[BEGIN INFORMATION SUPPLIED]

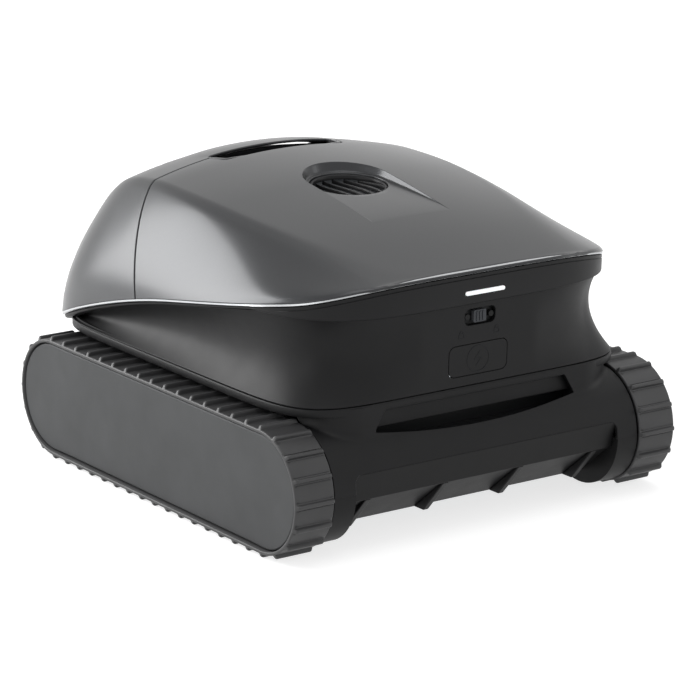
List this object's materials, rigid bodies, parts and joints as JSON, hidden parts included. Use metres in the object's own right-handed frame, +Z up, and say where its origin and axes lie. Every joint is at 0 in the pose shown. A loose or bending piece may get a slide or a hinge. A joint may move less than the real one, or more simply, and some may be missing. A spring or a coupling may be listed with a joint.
{
  "type": "robotic pool cleaner",
  "caption": "Tracked pool cleaning robot with a glossy domed top shell, hinged rear lid with lifting handle, roller brush, pump and filter basket.",
  "frame": {"origin": "middle of the footprint on the ground plane that the track lugs rest on", "axes": "+Z up, front (status light, switch and charge port) faces -Y, X across the tracks"},
  "size_m": [0.4, 0.4516, 0.2774],
  "materials": {
    "gloss_shell": "metallic grey, polished",
    "charcoal_body": "fine texture",
    "belly": "fine texture",
    "brow": "satin",
    "front_insert": "satin",
    "side_cover": "fine texture",
    "track_rubber": "satin",
    "seal_rubber": "matt",
    "brush_rubber": "satin",
    "wheel_plastic": "satin",
    "gear_plastic": "satin",
    "guide_plastic": "satin",
    "frame_plastic": "satin",
    "black_plastic": "satin",
    "handle_core": "satin",
    "duct_plastic": "satin",
    "deck_plastic": "satin",
    "grille_plastic": "satin",
    "light_lens": "clear white",
    "slider": "ribbed",
    "basket_plastic": "satin",
    "bail_plastic": "satin",
    "battery_case": "satin",
    "board_case": "satin",
    "foam": "closed-cell foam",
    "motor_can": "brushed",
    "pin_steel": "ground",
    "axle_aluminium": "turned",
    "tube_aluminium": "anodised",
    "contact_brass": "plated",
    "impeller_plastic": "satin",
    "latch_plastic": "satin"
  },
  "bodies": {
    "chassis": {"lower_chassis": "belly", "front_housing": "charcoal_body", "front_underbody": "belly", "front_panel": "front_insert", "front_ribs": "charcoal_body", "rear_housing": "belly", "body_seal": "seal_rubber", "upper_housing": "charcoal_body", "brow_trim": "brow", "top_cover": "gloss_shell", "exhaust_recess": "gloss_shell", "exhaust_grille": "grille_plastic", "status_light": "light_lens", "light_board": "board_case", "switch_bezel": "black_plastic", "charge_pin": "pin_steel", "charge_socket": "black_plastic", "charge_contacts": "contact_brass", "hinge_base": "belly", "hinge_pins": "pin_steel", "pump_deck": "deck_plastic", "pump_motor": "motor_can", "pump_duct": "duct_plastic", "intake_throat": "deck_plastic", "filter_basket": "basket_plastic", "basket_bail": "bail_plastic", "battery_pack": "battery_case", "control_box": "board_case", "float_blocks": "foam", "brush_motor": "motor_can", "brush_pin": "pin_steel", "drive_motors": "motor_can", "wheel_axles": "axle_aluminium", "belt_left": "track_rubber", "belt_right": "track_rubber", "side_covers": "side_cover", "track_frames": "frame_plastic", "belt_rails": "guide_plastic", "frame_screws": "pin_steel"},
    "lid": {"rear_lid": "gloss_shell", "handle_strap": "gloss_shell", "handle_bar": "handle_core", "handle_pocket": "black_plastic"},
    "latch": {"lid_latch": "latch_plastic"},
    "switch": {"switch_slider": "slider"},
    "charge_door": {"charge_cover": "charcoal_body"},
    "pump_rotor": {"impeller": "impeller_plastic", "pump_shaft": "pin_steel"},
    "flap": {"inlet_flap": "brush_rubber"},
    "brush": {"brush_tube": "tube_aluminium", "brush_blades": "brush_rubber"},
    "front_left_wheel": {"wheel_front_left": "wheel_plastic", "gear_left": "gear_plastic"},
    "front_right_wheel": {"wheel_front_right": "wheel_plastic", "gear_right": "gear_plastic"},
    "rear_left_wheel": {"wheel_rear_left": "wheel_plastic"},
    "rear_right_wheel": {"wheel_rear_right": "wheel_plastic"},
    "left_pinion": {"pinion_left": "pin_steel"},
    "right_pinion": {"pinion_right": "pin_steel"}
  },
  "joints": [
    {"name": "lid_hinge", "type": "hinge", "parent": "chassis", "child": "lid", "pos_m": [0, 0.2196, 0.117], "axis": [-1, 0, 0], "range_deg": [0, 75]},
    {"name": "latch_slide", "type": "slide", "parent": "lid", "child": "latch", "axis": [1, 0, 0], "range_m": [0, 0.004], "stiffness_N_per_m": 300},
    {"name": "power_switch", "type": "slide", "parent": "chassis", "child": "switch", "axis": [1, 0, 0], "range_m": [-0.007, 0.007]},
    {"name": "charge_cover_hinge", "type": "hinge", "parent": "chassis", "child": "charge_door", "pos_m": [-0.0288, -0.1999, 0.1475], "axis": [0, 0, -1], "range_deg": [0, 100]},
    {"name": "pump_spin", "type": "hinge", "parent": "chassis", "child": "pump_rotor", "pos_m": [0, -0.012, 0.183], "axis": [0, 0, 1], "continuous": true},
    {"name": "flap_hinge", "type": "hinge", "parent": "chassis", "child": "flap", "pos_m": [0, 0.0106, 0.0472], "axis": [1, 0, 0], "range_deg": [0, 60]},
    {"name": "brush_spin", "type": "hinge", "parent": "chassis", "child": "brush", "pos_m": [0, -0.117, 0.0195], "axis": [1, 0, 0], "continuous": true},
    {"name": "front_left_spin", "type": "hinge", "parent": "chassis", "child": "front_left_wheel", "pos_m": [-0.1802, -0.1685, 0.0573], "axis": [1, 0, 0], "continuous": true},
    {"name": "rear_left_spin", "type": "hinge", "parent": "chassis", "child": "rear_left_wheel", "pos_m": [-0.1802, 0.1685, 0.0573], "axis": [1, 0, 0], "continuous": true},
    {"name": "left_pinion_spin", "type": "hinge", "parent": "chassis", "child": "left_pinion", "pos_m": [-0.1677, -0.13064, 0.06745], "axis": [1, 0, 0], "continuous": true},
    {"name": "front_right_spin", "type": "hinge", "parent": "chassis", "child": "front_right_wheel", "pos_m": [0.1802, -0.1685, 0.0573], "axis": [1, 0, 0], "continuous": true},
    {"name": "rear_right_spin", "type": "hinge", "parent": "chassis", "child": "rear_right_wheel", "pos_m": [0.1802, 0.1685, 0.0573], "axis": [1, 0, 0], "continuous": true},
    {"name": "right_pinion_spin", "type": "hinge", "parent": "chassis", "child": "right_pinion", "pos_m": [0.1677, -0.13064, 0.06745], "axis": [1, 0, 0], "continuous": true}
  ],
  "couplings": [
    {"joint": "rear_left_spin", "follows": "front_left_spin", "ratio": 1},
    {"joint": "left_pinion_spin", "follows": "front_left_spin", "ratio": -3.3333},
    {"joint": "rear_right_spin", "follows": "front_right_spin", "ratio": 1},
    {"joint": "right_pinion_spin", "follows": "front_right_spin", "ratio": -3.3333}
  ]
}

[END INFORMATION SUPPLIED]

Output the full listing without altering anything.

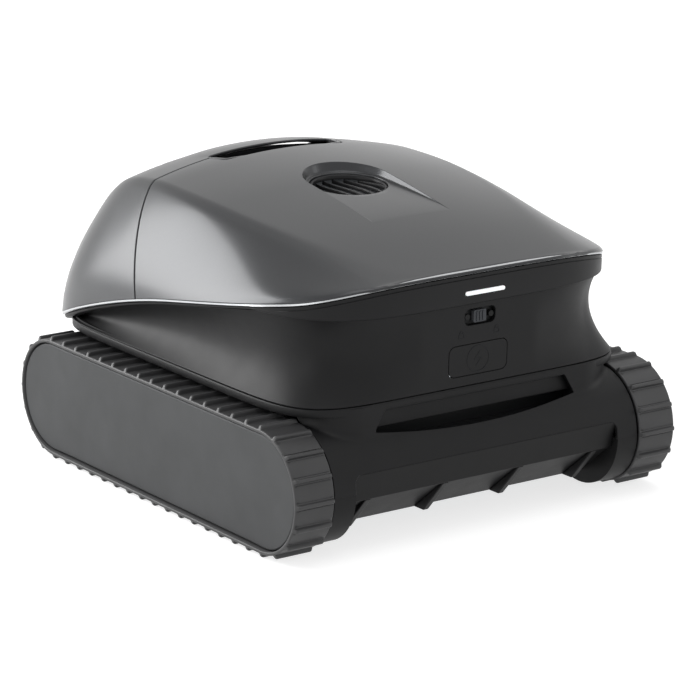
List this object's materials, rigid bodies, parts and joints as JSON, hidden parts included. Use metres in the object's own right-handed frame, +Z up, and say where its origin and axes lie. Every joint is at 0 in the pose shown. A loose or bending piece may get a slide or a hinge. A joint may move less than the real one, or more simply, and some may be missing. A spring or a coupling may be listed with a joint.
{
  "type": "robotic pool cleaner",
  "caption": "Tracked pool cleaning robot with a glossy domed top shell, hinged rear lid with lifting handle, roller brush, pump and filter basket.",
  "frame": {"origin": "middle of the footprint on the ground plane that the track lugs rest on", "axes": "+Z up, front (status light, switch and charge port) faces -Y, X across the tracks"},
  "size_m": [0.4, 0.4516, 0.2774],
  "materials": {
    "gloss_shell": "metallic grey, polished",
    "charcoal_body": "fine texture",
    "belly": "fine texture",
    "brow": "satin",
    "front_insert": "satin",
    "side_cover": "fine texture",
    "track_rubber": "satin",
    "seal_rubber": "matt",
    "brush_rubber": "satin",
    "wheel_plastic": "satin",
    "gear_plastic": "satin",
    "guide_plastic": "satin",
    "frame_plastic": "satin",
    "black_plastic": "satin",
    "handle_core": "satin",
    "duct_plastic": "satin",
    "deck_plastic": "satin",
    "grille_plastic": "satin",
    "light_lens": "clear white",
    "slider": "ribbed",
    "basket_plastic": "satin",
    "bail_plastic": "satin",
    "battery_case": "satin",
    "board_case": "satin",
    "foam": "closed-cell foam",
    "motor_can": "brushed",
    "pin_steel": "ground",
    "axle_aluminium": "turned",
    "tube_aluminium": "anodised",
    "contact_brass": "plated",
    "impeller_plastic": "satin",
    "latch_plastic": "satin"
  },
  "bodies": {
    "chassis": {"lower_chassis": "belly", "front_housing": "charcoal_body", "front_underbody": "belly", "front_panel": "front_insert", "front_ribs": "charcoal_body", "rear_housing": "belly", "body_seal": "seal_rubber", "upper_housing": "charcoal_body", "brow_trim": "brow", "top_cover": "gloss_shell", "exhaust_recess": "gloss_shell", "exhaust_grille": "grille_plastic", "status_light": "light_lens", "light_board": "board_case", "switch_bezel": "black_plastic", "charge_pin": "pin_steel", "charge_socket": "black_plastic", "charge_contacts": "contact_brass", "hinge_base": "belly", "hinge_pins": "pin_steel", "pump_deck": "deck_plastic", "pump_motor": "motor_can", "pump_duct": "duct_plastic", "intake_throat": "deck_plastic", "filter_basket": "basket_plastic", "basket_bail": "bail_plastic", "battery_pack": "battery_case", "control_box": "board_case", "float_blocks": "foam", "brush_motor": "motor_can", "brush_pin": "pin_steel", "drive_motors": "motor_can", "wheel_axles": "axle_aluminium", "belt_left": "track_rubber", "belt_right": "track_rubber", "side_covers": "side_cover", "track_frames": "frame_plastic", "belt_rails": "guide_plastic", "frame_screws": "pin_steel"},
    "lid": {"rear_lid": "gloss_shell", "handle_strap": "gloss_shell", "handle_bar": "handle_core", "handle_pocket": "black_plastic"},
    "latch": {"lid_latch": "latch_plastic"},
    "switch": {"switch_slider": "slider"},
    "charge_door": {"charge_cover": "charcoal_body"},
    "pump_rotor": {"impeller": "impeller_plastic", "pump_shaft": "pin_steel"},
    "flap": {"inlet_flap": "brush_rubber"},
    "brush": {"brush_tube": "tube_aluminium", "brush_blades": "brush_rubber"},
    "front_left_wheel": {"wheel_front_left": "wheel_plastic", "gear_left": "gear_plastic"},
    "front_right_wheel": {"wheel_front_right": "wheel_plastic", "gear_right": "gear_plastic"},
    "rear_left_wheel": {"wheel_rear_left": "wheel_plastic"},
    "rear_right_wheel": {"wheel_rear_right": "wheel_plastic"},
    "left_pinion": {"pinion_left": "pin_steel"},
    "right_pinion": {"pinion_right": "pin_steel"}
  },
  "joints": [
    {"name": "lid_hinge", "type": "hinge", "parent": "chassis", "child": "lid", "pos_m": [0, 0.2196, 0.117], "axis": [-1, 0, 0], "range_deg": [0, 75]},
    {"name": "latch_slide", "type": "slide", "parent": "lid", "child": "latch", "axis": [1, 0, 0], "range_m": [0, 0.004], "stiffness_N_per_m": 300},
    {"name": "power_switch", "type": "slide", "parent": "chassis", "child": "switch", "axis": [1, 0, 0], "range_m": [-0.007, 0.007]},
    {"name": "charge_cover_hinge", "type": "hinge", "parent": "chassis", "child": "charge_door", "pos_m": [-0.0288, -0.1999, 0.1475], "axis": [0, 0, -1], "range_deg": [0, 100]},
    {"name": "pump_spin", "type": "hinge", "parent": "chassis", "child": "pump_rotor", "pos_m": [0, -0.012, 0.183], "axis": [0, 0, 1], "continuous": true},
    {"name": "flap_hinge", "type": "hinge", "parent": "chassis", "child": "flap", "pos_m": [0, 0.0106, 0.0472], "axis": [1, 0, 0], "range_deg": [0, 60]},
    {"name": "brush_spin", "type": "hinge", "parent": "chassis", "child": "brush", "pos_m": [0, -0.117, 0.0195], "axis": [1, 0, 0], "continuous": true},
    {"name": "front_left_spin", "type": "hinge", "parent": "chassis", "child": "front_left_wheel", "pos_m": [-0.1802, -0.1685, 0.0573], "axis": [1, 0, 0], "continuous": true},
    {"name": "rear_left_spin", "type": "hinge", "parent": "chassis", "child": "rear_left_wheel", "pos_m": [-0.1802, 0.1685, 0.0573], "axis": [1, 0, 0], "continuous": true},
    {"name": "left_pinion_spin", "type": "hinge", "parent": "chassis", "child": "left_pinion", "pos_m": [-0.1677, -0.13064, 0.06745], "axis": [1, 0, 0], "continuous": true},
    {"name": "front_right_spin", "type": "hinge", "parent": "chassis", "child": "front_right_wheel", "pos_m": [0.1802, -0.1685, 0.0573], "axis": [1, 0, 0], "continuous": true},
    {"name": "rear_right_spin", "type": "hinge", "parent": "chassis", "child": "rear_right_wheel", "pos_m": [0.1802, 0.1685, 0.0573], "axis": [1, 0, 0], "continuous": true},
    {"name": "right_pinion_spin", "type": "hinge", "parent": "chassis", "child": "right_pinion", "pos_m": [0.1677, -0.13064, 0.06745], "axis": [1, 0, 0], "continuous": true}
  ],
  "couplings": [
    {"joint": "rear_left_spin", "follows": "front_left_spin", "ratio": 1},
    {"joint": "left_pinion_spin", "follows": "front_left_spin", "ratio": -3.3333},
    {"joint": "rear_right_spin", "follows": "front_right_spin", "ratio": 1},
    {"joint": "right_pinion_spin", "follows": "front_right_spin", "ratio": -3.3333}
  ]
}